Confusing, isn’t it. The reality is, our media and fashion industry is suddenly finding itself in the uncomfortable position of not knowing which way the popular consumer-driven wind is blowing when it comes to women and weight loss. On the one hand, we have the recent vicious backlash against overly thin celebrities on the red carpet, with media using the example of voluptuous ‘Mad Men’ star Christina Hendricks as the “hope for the future of female casting”. On the other hand, we have the media coverage of “Model Makers”, manned by a production staff that is desperately attempting to cash in on the still-lucrative but fading craze for bones.

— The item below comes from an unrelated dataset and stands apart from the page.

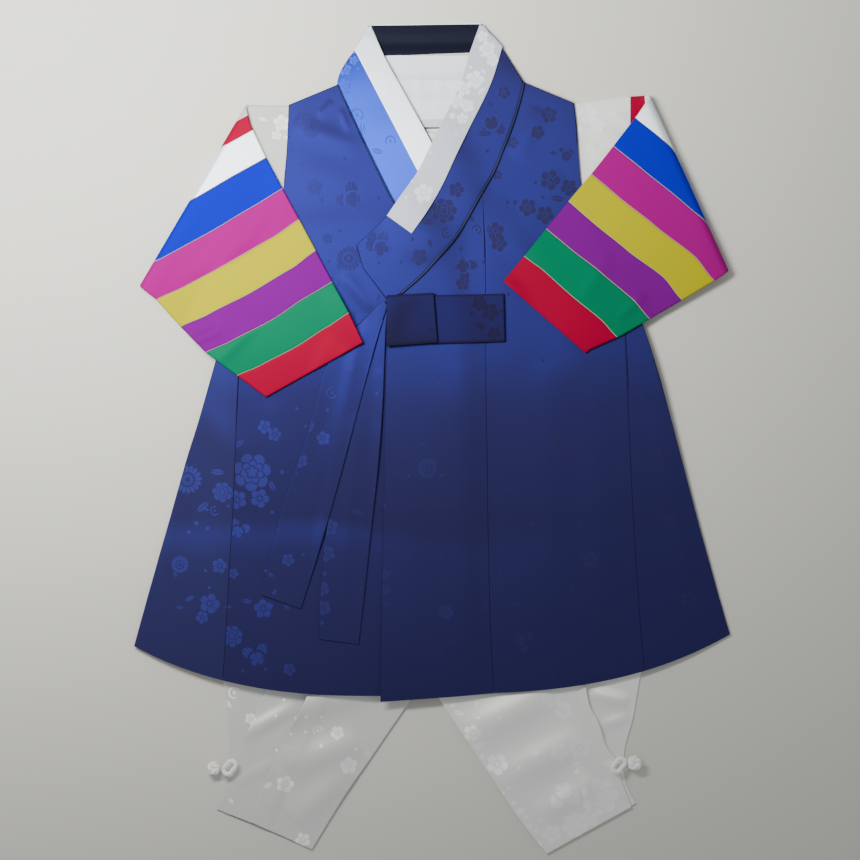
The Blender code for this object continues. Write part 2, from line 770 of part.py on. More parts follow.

But make no mistake about it. The media and fashion industry have not had a sudden awakening. They are not experiencing an attack of conscience in their sudden praise of curvier stars like Hendricks. They do not care what size the models or celebrities walking down the red carpet are. They only care how we react to what their photographs and bylines evoke in us. If they print something and we react – usually in the form of spending money – then they have hit the jackpot, and we can rest assured we are in for more of the same until we stop buying in, and our interests and wallets turn elsewhere.

So in this sudden sharp contrast between “Model Makers” and “Mad Men”, the truth is finally revealed. We, the fish long accustomed, Pavlovian-style, to hanging out helplessly on the end of a media-bated hook, finally wake up to realize that we have a SAY in all this! YES. We are not controlled by the media, or by the fashion industry – not unless we allow it.

We have busy lives. We get weary, and then we get lazy. We fail to notice what we are watching, consuming, when we turn on the television at night, slip into a movie theater or open a magazine. We passively watch as stars are humiliated for being too fat, then too thin – the same stars. We even begin to aimlessly weigh in on the debates, with no thought to our individual assessment of how this does or does not relate to anything that actually matters.

What is worse, we call it “entertainment”, even when it doesn’t entertain us, even when it leaves us feeling hollow, lost, ashamed, afraid, alone.

But now this game, this “contest”, has gone too far. We have some standards – and it is only entertainment until it kills. People are dying and other people are making money off of it. Media coverage of the fashion industry kills. We have noticed. Suddenly, this “game” of “Model Makers” just got serious. And we don’t want to play anymore. More than skin and bones, more than so-called glamour, more than a $100,000 prize and the “career of our dreams”, we want to live.

This is Beauty Undressed. This is where it all comes down. This is where we turn, stand, stare….see ourselves in the mirror, and for the first time become willing to dive down far beneath the surface of our skins and our lives to find out what really counts, what we are really doing with our days and why we are really here. This is the only place where we will encounter true BEAUTY right where it has always been – in our priorities, in our integrity, in our sense of human worth, in our insistence on a basic human dignity that allows us to be able to eat when we are hungry, stop when we are full and spend the rest of our precious energy and limited years engaged in LIVING OUR LIVES.

I just lived through a 600 mile-wide category 3 hurricane. We have the largest power grid in the nation and at the time of this writing there are still several hundred thousand Houston residents who do not have power and clean water. I was without power and drinkable water for a week and a half, and not once during that time did I consider skipping a meal or taking a weight loss challenge in order to make myself more beautiful or acceptable to someone else, or to myself. Rather, I discovered all the beauty and acceptance I will ever crave in banding together with others during the storm itself to cook potluck meals and reassure each other that we would get through this together. I enjoyed so much beauty and community in lending a hand to friends and neighbors to clean up in the aftermath of the storm. And I reveled in the tremendous beauty and awesome humility of allowing friends and family to help me when I too had nowhere safe and comfortable to stay.

In short, I encountered beauty where beauty is, always has been and always will be – on the INSIDE, in my relationships with myself and others, and right within my very own heart.

So, at least as far as I am concerned, “Model Makers” and all the others like it can go back to where they came from – to the land of the empty. Because, when we really stop to think about it, we are already dwelling in the fullness of our here-and-now real dreams – of life, of love, and the sheer wonder of being healthy, safe and alive.